Wie ich Abenteuer verlor und Produktivität gewann

Tag 39 der Isolation. Tag 39 eines anderen Lebens. Als alles anders wurde, nachdem alles anders war.

38 Tage lang bin ich jetzt dabei zu verstehen, zu vermissen, mich anzupassen. Zu verdauen, dass mein Leben, so wie es war, gerade auf Pause gedrückt ist. Ich habe davon 11 Tage lang versucht digitale Freundschaften zu führen, irgendwann verstanden, dass Freunde Menschen und keine Avatare sind und dann aufgegeben. 12 Tage lang habe ich versucht meine Position in dem ganzen Meinungs- und Informationsspektrum einer Krise auszumachen und souverän vertreten zu können. 15 Tage lang habe ich neue Hobbies gelernt, Netflix geerntet, Bücher verschlungen, Pamela Reif eine Chance gegeben und viel zu viele Zigaretten geraucht. Und dann kam Tag 39. Und es wurde leichter- weil ich akzeptiert habe.

Ich habe angefangen zu genießen.

Ich bin so nicht. Ich kann so nicht. Dachte ich. Ich brauche Unternehmungen, Feiern, Alkohol, Menschen, Menschen, Menschen. Ich brauche schnellen, lauten Spaß. Ich will neu, viel und das immer. Ich liebe meine Freunde, ich liebe es, neue Freunde zu finden, ich liebe es noch viel mehr mit all diesen zusammen in Campingstühlen in reudigen Festivalcamps zu vergessen, wie viel lauwarme Dosenbier ich schon getrunken habe. Ich liebe das Leben „draußen“. Das ist meine Freude, das ist alles, was ich brauche. Aber jetzt, wo das alles weggefallen ist, hatte ich genau zwei Möglichkeiten: Ich falle mit oder ich erfinde mich neu.

Durch diese Pflichtkur habe ich erkannt, dass „das Leben mehr ist als das“. Sonst wird diese Floskel immer im genau umgekehrten Wortsinn genutzt. Leben ist mehr als Arbeit. Leben ist mehr als Uni. Aber ich Sozialjunkie erlebe es jetzt andersherum. Work-Life-Balance bedeutet auch einen gesunden, bereichernden Bezug zu „work“ zu haben- das kann ein überschwänglicher „life“ Anteil nicht ausgleichen. Ich habe 39 Tage gebraucht, um das zu verinnerlichen. “Work“ kann auch den äußerst befriedigenden Parameter der Persönlichkeitsarbeit einschließen.

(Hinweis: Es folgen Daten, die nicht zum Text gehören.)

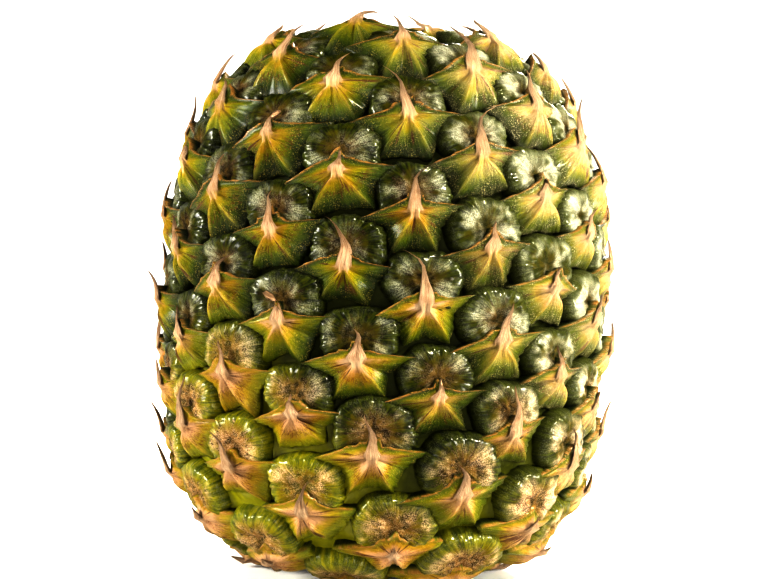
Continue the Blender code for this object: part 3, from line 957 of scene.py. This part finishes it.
def leaf_colour(finish, on):
    """The strip, gold where ripe, painted paler toward the light and greener up high away from it, with
    orange, peach and rust patches.
    """
    position = on.reach + (on.fibres - 0.5) * 0.26 + (on.mottle - 0.5) * 0.66 + (on.tone - 0.5) * 0.24
    # Crests are read off paler: partly their colour, partly a painted highlight along the ridges.
    position = position * (1 - on.ripe * 0.44) - on.crest * (0.12 - on.reach * 0.08) - on.upper * 0.10
    # Painted shade: the strip is read a little greener up high on the side away from the key light.
    position = position + (1 - on.low) * (1 - on.lit) * 0.09
    colour = finish.ramp(position, BRACT_STRIP)
    gold = finish.mix(finish.smooth(on.mottle, 0.40, 0.62), *LEAF_GOLDS)
    colour = finish.mix(on.ripe * finish.smooth(position, 0.34, 0.56), colour, gold)
    # Painted light: paler low down on the side toward the key light.
    painted_light = on.lit * on.low * 0.35 * finish.smooth(position, 0.50, 0.80)
    colour = finish.mix(painted_light, colour, LEAF_PAINTED_LIGHT)
    warm = finish.smooth(on.patches + (on.shade - 0.5) * 0.30 + on.upper * 0.06, 0.51, 0.69)
    warm = warm * (1 - finish.smooth(position, 0.36, 0.66)) * finish.smooth(on.reach, 0.10, 0.30)
    # Less orange toward the key light, as part of the painted light.
    colour = finish.mix(warm * (0.58 - on.lit * 0.36 - on.ripe * 0.22), colour, LEAF_ORANGE)
    peach = on.old * (1 - finish.smooth(on.reach + (on.fibres - 0.5) * 0.5, 0.26, 0.56)) * on.leafy
    colour = finish.mix(peach * 0.84, colour, LEAF_PEACH)
    rust = peach * finish.smooth(on.grain, 0.50, 0.60) * finish.smooth(on.mottle, 0.42, 0.58)
    return finish.mix(rust * 0.70, colour, LEAF_RUST)


print(len(BRACT_STRIP), "shades from paper to leaf")

# %% The spine's colours
PAPERS = ((0.225, 0.132, 0.066), (0.460, 0.355, 0.246))
PAPER_BROWN = (0.265, 0.155, 0.072)
PAPER_TIP = (0.310, 0.180, 0.075)
PAPER_AGED_AND_LIT = (0.470, 0.360, 0.245)


def paper_colour(finish, on):
    """Fibres of two browns with mottles, a darker tip, and paler where it is old, and toward the light as
    painted light.
    """
    colour = finish.mix(finish.smooth(on.fibres, 0.36, 0.62), *PAPERS)
    colour = finish.mix(finish.smooth(on.mottle, 0.50, 0.66) * 0.50, colour, PAPER_BROWN)
    colour = finish.mix(finish.smooth(-1 * on.reach, 0.60, 1.0) * 0.4, colour, PAPER_TIP)
    # Partly real: paler with age; partly painted light: paler toward the key light.
    return finish.mix(on.lit * 0.35 + on.old * 0.15, colour, PAPER_AGED_AND_LIT)


print("paper from", PAPERS[0], "to", PAPERS[1])

# %% The marks on a bract
CREST_PALE_AND_HIGHLIGHT = (0.340, 0.270, 0.050)
TORN_BROWN = (0.270, 0.140, 0.035)
SLIT_BROWN = (0.060, 0.018, 0.005)
STITCH_BROWN = (0.090, 0.024, 0.006)


def bract_marks(finish, on, colour):
    """Pale crests, partly a painted highlight, a brown torn rim, dark slits along the fibres, and a row of
    stitches.
    """
    # Partly painted highlight: the ridges of the legs are painted pale, as if catching the light.
    crest = on.crest * finish.band(on.reach, 0.20, 0.40, 0.55, 0.92) * on.leafy
    colour = finish.mix(crest * (0.15 + 0.45 * on.shade), colour, CREST_PALE_AND_HIGHLIGHT)
    rim = on.upper * finish.band(on.reach, 0.80, 0.95, 0.985, 1.01)
    colour = finish.mix(rim * finish.smooth(on.fibres, 0.35, 0.55) * 0.8, colour, TORN_BROWN)
    slit = finish.smooth(on.stains, 0.59, 0.65) * finish.band(on.reach, 0.10, 0.25, 0.60, 0.85)
    colour = finish.mix(slit * 0.85, colour, SLIT_BROWN)
    row = finish.band(on.reach + (on.stains - 0.5) * 0.5, 0.34, 0.44, 0.56, 0.66) * (1 - on.upper)
    stitched = finish.smooth(on.shade + on.ripe * 0.3, 0.35, 0.55)
    stitches = row * finish.smooth(on.fine, 0.52, 0.58) * stitched
    return finish.mix(stitches * 0.75, colour, STITCH_BROWN)


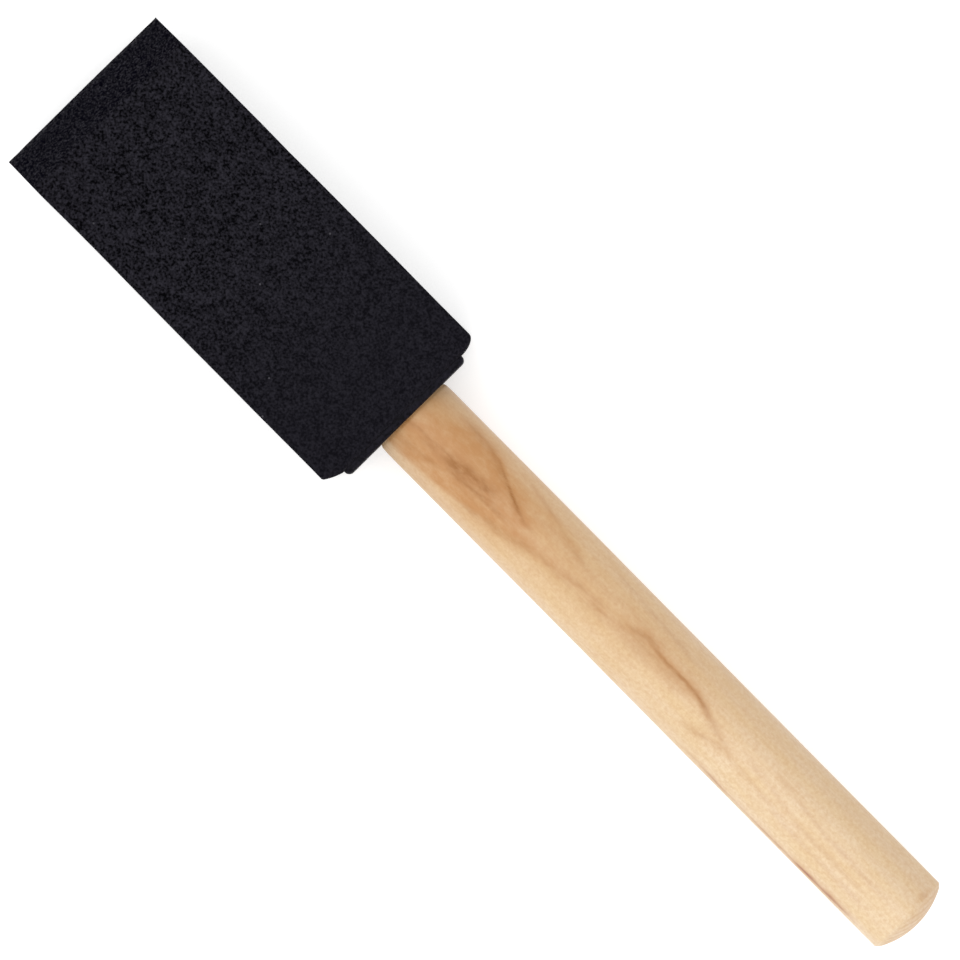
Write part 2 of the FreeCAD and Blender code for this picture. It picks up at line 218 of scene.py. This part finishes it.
# The studio: how bright the pale room is, and each lamp's name, direction, softness in degrees
# and power.
WHITE = (1, 1, 1, 1)
ROOM_LIGHT = 0.88
FLOOR_HALF = 8  # metres
FLOOR_TONE = 0.65
FLOOR_GLOW = 0.48  # the floor is lit from behind, like a light table
LAMPS = [
    ("overhead lamp", Vector((0.05, -0.1, 1.0)), 60, 1.2),
    ("side lamp", Vector((0.25, -1.0, 0.8)), 60, 0.5),
]
LENS = 800  # millimetres, long enough to flatten the perspective
CAMERA_REACH = 20  # metres
PICTURE_WIDTH = 116.1 * MM  # halfway up the brush
VIEW_CENTRE = (-4.0 * MM, 1.0 * MM)
VIEW_TURN = math.radians(45.32)


# ---------------------------------------------------------------- meshes

def new_piece(name, points, faces, sharp_angle=SHARP_ANGLE):
    """A smooth-shaded mesh object, with edges kept sharp past an angle in degrees."""
    mesh = bpy.data.meshes.new(name)
    mesh.from_pydata(points.tolist(), [], faces)
    piece = bpy.data.objects.new(name, mesh)
    bpy.context.scene.collection.objects.link(piece)
    finish_shading(mesh, sharp_angle)
    return piece


def finish_shading(mesh, sharp_angle=SHARP_ANGLE):
    mesh.shade_smooth()
    mesh.set_sharp_from_angle(angle=math.radians(sharp_angle))
    mesh.update()


def points_of(mesh):
    places = np.empty(len(mesh.vertices) * 3)
    mesh.vertices.foreach_get("co", places)
    return places.reshape(-1, 3)


def normals_of(mesh):
    normals = np.empty(len(mesh.vertices) * 3)
    mesh.vertex_normals.foreach_get("vector", normals)
    return normals.reshape(-1, 3)


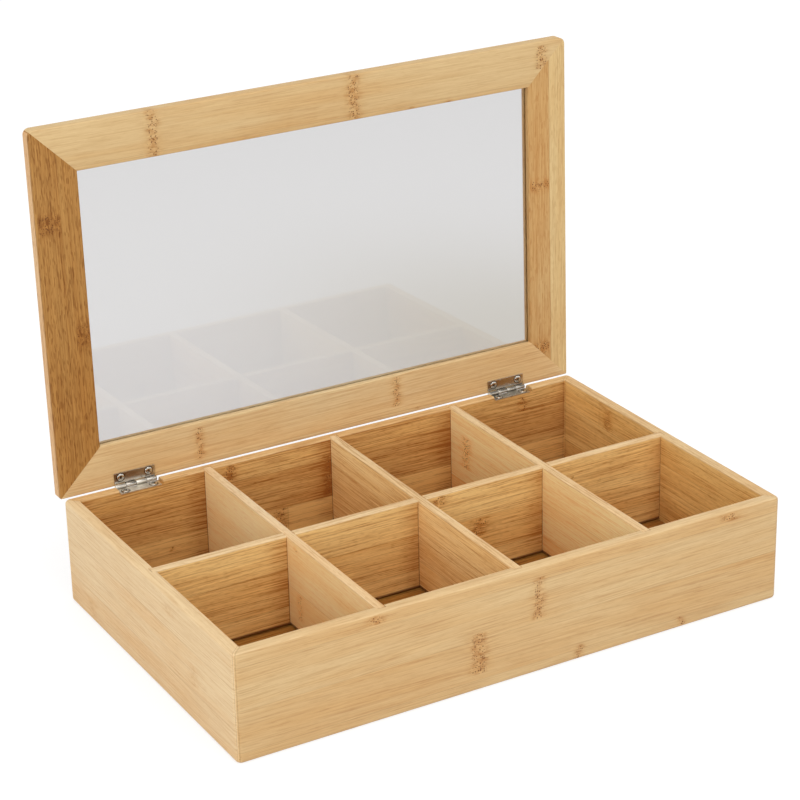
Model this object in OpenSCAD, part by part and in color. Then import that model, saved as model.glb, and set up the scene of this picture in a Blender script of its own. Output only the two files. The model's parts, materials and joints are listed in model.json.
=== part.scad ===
// Bamboo box for tea bags: eight compartments under a framed lid with a clear pane, on two butt hinges.
// Millimetres, +Z up, the front towards -Y, drawn with the lid standing open.
// The origin is on the plane that the box stands on, in the middle of the ground that the box and its
// open lid cover.

/* [Box] */
// Outer width of the four walls
box_w = 340; // [280:1:420]
// Outer depth of the four walls
box_d = 213; // [150:1:280]
// Height of the walls
box_h = 63; // [45:1:100]
// Thickness of the walls
wall_t = 7.2; // [6:0.1:10]
// Radius of the walls' inner edges
wall_ease = 0.7; // [0.3:0.1:1.5]
// Radius of the walls' outer edges, above and below
wall_outer_ease = 2.1; // [0.5:0.1:2.6]
// Radius of the upright outer corners
corner_r = 3.4; // [1:0.1:4]

/* [Floor] */
// Thickness of the floor panel
floor_t = 4.5; // [3:0.1:8]
// Height of the floor panel's underside above the ground
floor_z = 3.8; // [2:0.1:8]
// Depth of the groove in the walls that holds the floor panel
floor_groove = 3; // [2:0.1:4]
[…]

Ich habe darüber geschmollt und viel gegrübelt. Und dann kam Tag 39 und hat es mir einfach gezeigt. Es ist wahnsinnig gut selbsterarbeitete Erfolgsgefühle zu verspüren. Ist wohl eigentlich common sense, für mich aber eine Renaissance meiner eigenen Stärke. Erst jetzt habe ich erkannt, wie viel Energie ich habe. Und wie viel mir Menschen davon ziehen. Ich habe mich schamfrei gefragt, ob ich es mir selbst nicht eher wert bin, an der Abenteuerfront einzubüßen, um eigene Ziele und Erfolge zu erringen. Und seit Tag 39 macht es mir Spaß morgens Sport zu machen, intensive Unisessions zu machen, mich zu bilden, Mehrwert zu generieren. Ich spüre das mein Kopf brummt, ich bin inspiriert. Aber Achtung- das klingt nach einem x-beliebigen influencer Traum. Auch dieser Lifestyle birgt viele Tiefs. Lange Tiefs. Aber ich gehe anders damit um. Ich kann mich nicht mit Freunden treffen und die Welt um mich herum vergessen. Aber ich kann Stricken lernen, Podcasts hören- mich selbst spüren. und ich wachse an mir und meinen Aufgaben. Noch so eine Floskel. Aber in einer Zeit, in der man verstummt, weil Worte überall, aber Nähe nirgendwo ist, vielleicht ganz tröstend.

Wer weiß, was Tag 54, 67 oder gar 93 bringen wird, wer weiß, wie es in einem neuen Leben nach dieser pandemischen Transitphase aussehen wird. Aber diese Stärke nehme ich mit. Diese Stärke möchte ich an euch weitergeben. Es bringt Ruhe, wenn man ausgelastet ist. Es bringt Befriedigung, wenn man erfolgreich und erschöpft ins Bett fällt und einen weiteren Tag geschafft hat. Es gibt Struktur Produktivität und Luxus zu trennen. Und ich habe es viel zu lange für selbstverständlich gehalten und nicht genug gewertschätzt- Freunde, Abenteuer, Reisen, Events- das ist Luxus. Der noch viel mehr Spaß macht, wenn man ihn sich gönnt und erst richtig fantastisch wird, je länger man auf ihn warten muss.